begin DATASET EXCERPT

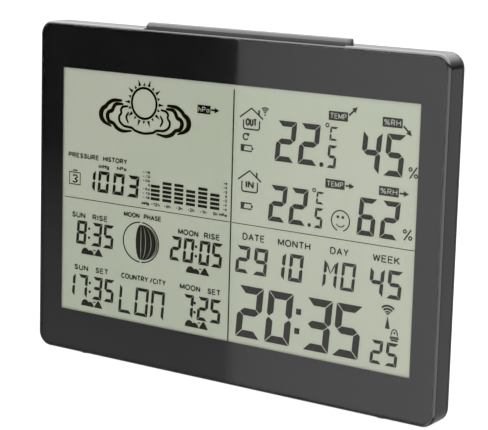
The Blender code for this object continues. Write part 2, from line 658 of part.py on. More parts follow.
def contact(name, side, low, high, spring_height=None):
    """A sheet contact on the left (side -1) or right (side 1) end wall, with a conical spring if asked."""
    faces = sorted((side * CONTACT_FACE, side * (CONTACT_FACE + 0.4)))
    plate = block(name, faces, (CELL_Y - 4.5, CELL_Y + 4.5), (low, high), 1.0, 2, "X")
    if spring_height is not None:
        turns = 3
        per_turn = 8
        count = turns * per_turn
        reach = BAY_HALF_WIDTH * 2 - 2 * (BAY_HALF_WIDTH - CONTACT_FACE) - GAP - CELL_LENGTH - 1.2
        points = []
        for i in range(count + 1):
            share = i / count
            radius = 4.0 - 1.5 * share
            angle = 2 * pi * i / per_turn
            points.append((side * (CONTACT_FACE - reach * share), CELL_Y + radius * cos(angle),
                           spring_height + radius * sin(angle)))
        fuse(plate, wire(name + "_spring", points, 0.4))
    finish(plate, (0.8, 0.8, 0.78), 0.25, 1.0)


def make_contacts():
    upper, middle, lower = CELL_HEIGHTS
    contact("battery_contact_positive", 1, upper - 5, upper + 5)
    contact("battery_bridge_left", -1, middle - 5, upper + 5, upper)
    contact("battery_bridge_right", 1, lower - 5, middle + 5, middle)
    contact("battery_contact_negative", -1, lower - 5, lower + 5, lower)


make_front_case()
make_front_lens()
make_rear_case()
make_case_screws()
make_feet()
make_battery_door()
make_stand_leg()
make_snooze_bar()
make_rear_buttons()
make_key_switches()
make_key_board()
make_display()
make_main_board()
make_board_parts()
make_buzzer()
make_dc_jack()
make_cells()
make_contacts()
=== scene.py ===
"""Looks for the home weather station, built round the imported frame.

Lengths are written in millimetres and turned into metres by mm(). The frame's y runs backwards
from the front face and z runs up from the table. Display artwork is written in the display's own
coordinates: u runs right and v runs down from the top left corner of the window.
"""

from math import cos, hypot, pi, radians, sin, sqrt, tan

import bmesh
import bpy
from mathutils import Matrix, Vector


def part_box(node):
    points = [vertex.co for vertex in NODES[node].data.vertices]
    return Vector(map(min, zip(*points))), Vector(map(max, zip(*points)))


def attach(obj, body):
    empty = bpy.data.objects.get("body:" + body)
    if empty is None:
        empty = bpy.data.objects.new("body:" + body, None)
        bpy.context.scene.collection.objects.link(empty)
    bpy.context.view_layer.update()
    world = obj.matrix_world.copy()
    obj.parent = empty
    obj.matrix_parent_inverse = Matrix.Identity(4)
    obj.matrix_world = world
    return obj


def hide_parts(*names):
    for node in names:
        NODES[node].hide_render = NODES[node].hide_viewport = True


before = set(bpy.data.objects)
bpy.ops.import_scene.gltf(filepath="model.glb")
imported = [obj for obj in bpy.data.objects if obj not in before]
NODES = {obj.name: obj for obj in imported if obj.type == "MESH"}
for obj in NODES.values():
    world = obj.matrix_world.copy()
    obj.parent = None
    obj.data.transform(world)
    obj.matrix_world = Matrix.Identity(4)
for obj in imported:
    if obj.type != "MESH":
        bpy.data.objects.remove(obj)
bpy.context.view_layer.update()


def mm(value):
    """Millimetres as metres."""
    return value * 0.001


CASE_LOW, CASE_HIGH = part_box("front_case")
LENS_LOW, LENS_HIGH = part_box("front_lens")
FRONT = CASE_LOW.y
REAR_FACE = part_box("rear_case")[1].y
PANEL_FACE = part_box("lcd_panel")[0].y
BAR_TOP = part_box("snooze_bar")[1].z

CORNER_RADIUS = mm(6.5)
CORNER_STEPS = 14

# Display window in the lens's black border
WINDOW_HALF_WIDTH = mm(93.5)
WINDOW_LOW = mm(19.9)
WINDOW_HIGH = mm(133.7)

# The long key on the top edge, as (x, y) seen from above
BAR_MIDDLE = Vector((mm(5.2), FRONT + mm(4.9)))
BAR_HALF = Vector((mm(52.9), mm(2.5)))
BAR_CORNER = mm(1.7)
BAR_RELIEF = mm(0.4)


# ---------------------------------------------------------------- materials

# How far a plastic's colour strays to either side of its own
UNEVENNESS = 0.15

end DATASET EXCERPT

PROBLEM DETAILS: Output the section opening with the line that has "make_front_case()" and closing with the line that has "return value * 0.001". Keep both end lines and leave out the rest.

RESULT:
make_front_case()
make_front_lens()
make_rear_case()
make_case_screws()
make_feet()
make_battery_door()
make_stand_leg()
make_snooze_bar()
make_rear_buttons()
make_key_switches()
make_key_board()
make_display()
make_main_board()
make_board_parts()
make_buzzer()
make_dc_jack()
make_cells()
make_contacts()
=== scene.py ===
"""Looks for the home weather station, built round the imported frame.

Lengths are written in millimetres and turned into metres by mm(). The frame's y runs backwards
from the front face and z runs up from the table. Display artwork is written in the display's own
coordinates: u runs right and v runs down from the top left corner of the window.
"""

from math import cos, hypot, pi, radians, sin, sqrt, tan

import bmesh
import bpy
from mathutils import Matrix, Vector


def part_box(node):
    points = [vertex.co for vertex in NODES[node].data.vertices]
    return Vector(map(min, zip(*points))), Vector(map(max, zip(*points)))


def attach(obj, body):
    empty = bpy.data.objects.get("body:" + body)
    if empty is None:
        empty = bpy.data.objects.new("body:" + body, None)
        bpy.context.scene.collection.objects.link(empty)
    bpy.context.view_layer.update()
    world = obj.matrix_world.copy()
    obj.parent = empty
    obj.matrix_parent_inverse = Matrix.Identity(4)
    obj.matrix_world = world
    return obj


def hide_parts(*names):
    for node in names:
        NODES[node].hide_render = NODES[node].hide_viewport = True


before = set(bpy.data.objects)
bpy.ops.import_scene.gltf(filepath="model.glb")
imported = [obj for obj in bpy.data.objects if obj not in before]
NODES = {obj.name: obj for obj in imported if obj.type == "MESH"}
for obj in NODES.values():
    world = obj.matrix_world.copy()
    obj.parent = None
    obj.data.transform(world)
    obj.matrix_world = Matrix.Identity(4)
for obj in imported:
    if obj.type != "MESH":
        bpy.data.objects.remove(obj)
bpy.context.view_layer.update()


def mm(value):
    """Millimetres as metres."""
    return value * 0.001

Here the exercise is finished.